Segundo ele, a estrutura agrária é a principal razão da "extremada concentração de renda" no Brasil.
"Não tanto porque a renda seja mais concentrada no setor agrícola (...), mas porque, não havendo no campo praticamente nenhuma possibilidade de melhoria das condições de vida, a população rural tende a se deslocar para as zonas urbanas, aí congestionando a oferta de mão-de-obra não-especializada."
Numa perspectiva histórica, Furtado avaliou que, no Brasil, "não houve correspondência entre crescimento econômico e desenvolvimento". Para ele, poucos países tiveram taxa tão elevadas de crescimento nos anos 50 e 60. Tudo isso, porém, não se refletiu na massa de salários da população e no emprego nem na melhoria de vida da população rural.
O economista afirmou que desenvolvimento e crescimento econômico são coisas distintas. Para o primeiro se converter no segundo, é preciso que seja "fruto da realização de um projeto, expressão de uma vontade política".

Conceição e Palocci
Presente ao seminário, a economista e professora emérita da UFRJ Maria da Conceição Tavares disse que a retomada do desenvolvimento depende dos investimentos públicos e do controle de fluxo de entrada e saída de capitais, para reduzir a vulnerabilidade a choques externos.
Ao mencionar Paul Volcker, secretário do Tesouro dos EUA no governo de George Bush pai, criticou indiretamente a equipe econômica: "Nos EUA, os ortodoxos não são idiotas como os daqui".
Ao comentar que há ainda espaço no mundo para a distinção entre esquerda, preocupada com a igualdade, e direita, com a eficiência, Tavares citou o ministro Antonio Palocci Filho (Fazenda): "Ele vem sempre com esse papo de eficiência microeconômica".
Na visão dela, na nova geopolítica mundial os países superavitários da Ásia financiam o déficit americano comprando títulos do Tesouro dos EUA e produzem manufaturados a preços baixos. Para país "da periferia, fora desse eixo", como os latino-americanos, restará apenas voltar, como no passado, ao modelo de exportador de bens primários (grãos, minérios etc).
Para ela, o FMI (Fundo Monetário Internacional) é um "banco obsoleto", porque a maior parte da dívida dos países emergentes é privada e seus programas só atendem ao endividamento público.

Erro do PT
Também presente ao seminário, o sociólogo Francisco de Oliveira acredita que tenha sido um "erro do PT" não perceber que mudar a política econômica herdada do governo Fernando Henrique Cardoso não era "uma questão de ideologia".

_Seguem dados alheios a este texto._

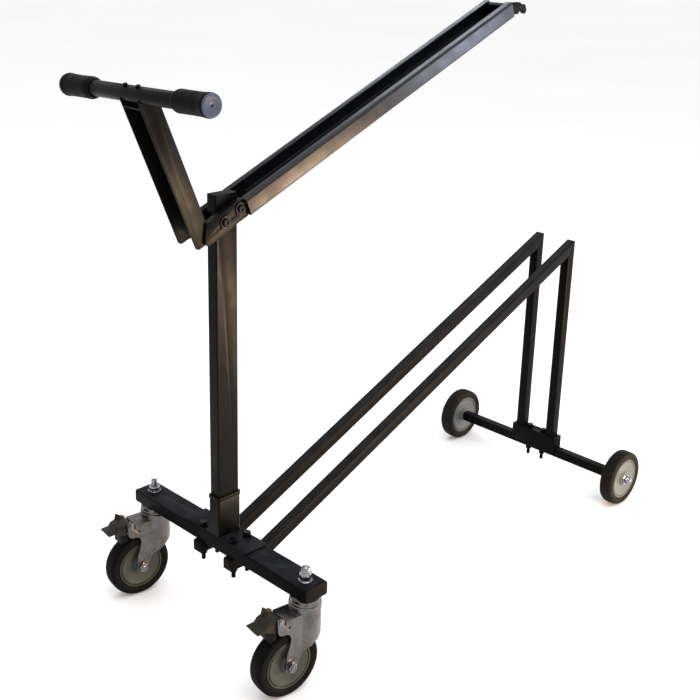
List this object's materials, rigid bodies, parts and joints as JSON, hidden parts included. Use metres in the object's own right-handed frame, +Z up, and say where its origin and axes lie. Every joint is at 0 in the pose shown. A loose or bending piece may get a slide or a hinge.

Na sua avaliação, não só o PT como toda a oposição e os pensadores de esquerda "subestimaram" as mudanças feitas nos oito anos do governo FHC, que impediram alterar a política econômica. "Achávamos que o governo FHC era só uma capitulação ideológica por parte dele. Oliveira é um dos fundadores do PT, com o qual rompeu no final de 2003.